## Exercise goal:
Provide the data again in its entirety, exactly as given.

## Information shown:
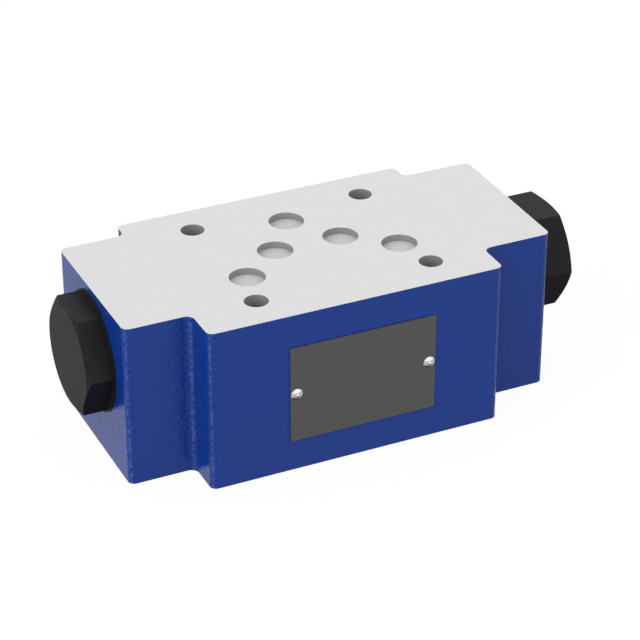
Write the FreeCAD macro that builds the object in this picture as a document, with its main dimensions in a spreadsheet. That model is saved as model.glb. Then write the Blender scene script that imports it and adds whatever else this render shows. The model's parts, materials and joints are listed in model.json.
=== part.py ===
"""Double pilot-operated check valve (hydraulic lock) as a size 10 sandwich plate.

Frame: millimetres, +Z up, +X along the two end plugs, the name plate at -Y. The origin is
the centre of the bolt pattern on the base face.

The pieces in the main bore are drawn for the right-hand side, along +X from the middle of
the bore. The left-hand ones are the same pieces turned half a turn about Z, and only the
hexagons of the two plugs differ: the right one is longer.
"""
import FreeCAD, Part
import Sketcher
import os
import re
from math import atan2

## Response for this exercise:
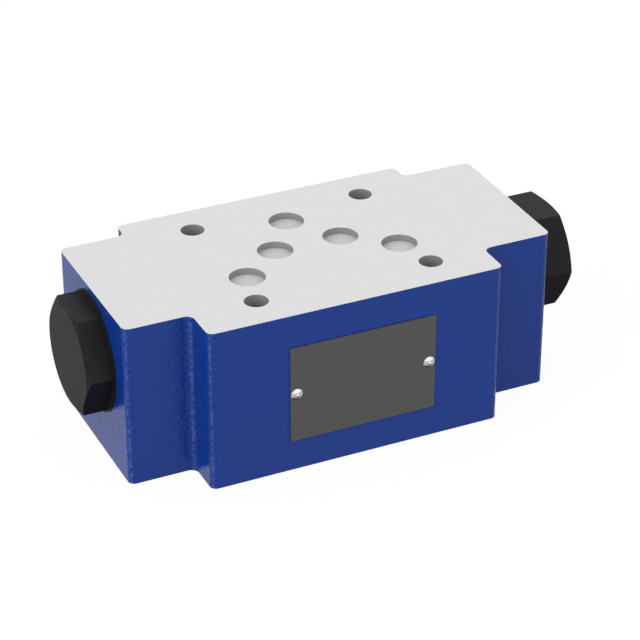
Write the FreeCAD macro that builds the object in this picture as a document, with its main dimensions in a spreadsheet. That model is saved as model.glb. Then write the Blender scene script that imports it and adds whatever else this render shows. The model's parts, materials and joints are listed in model.json.
=== part.py ===
"""Double pilot-operated check valve (hydraulic lock) as a size 10 sandwich plate.

Frame: millimetres, +Z up, +X along the two end plugs, the name plate at -Y. The origin is
the centre of the bolt pattern on the base face.

The pieces in the main bore are drawn for the right-hand side, along +X from the middle of
the bore. The left-hand ones are the same pieces turned half a turn about Z, and only the
hexagons of the two plugs differ: the right one is longer.
"""
import FreeCAD, Part
import Sketcher
import os
import re
from math import atan2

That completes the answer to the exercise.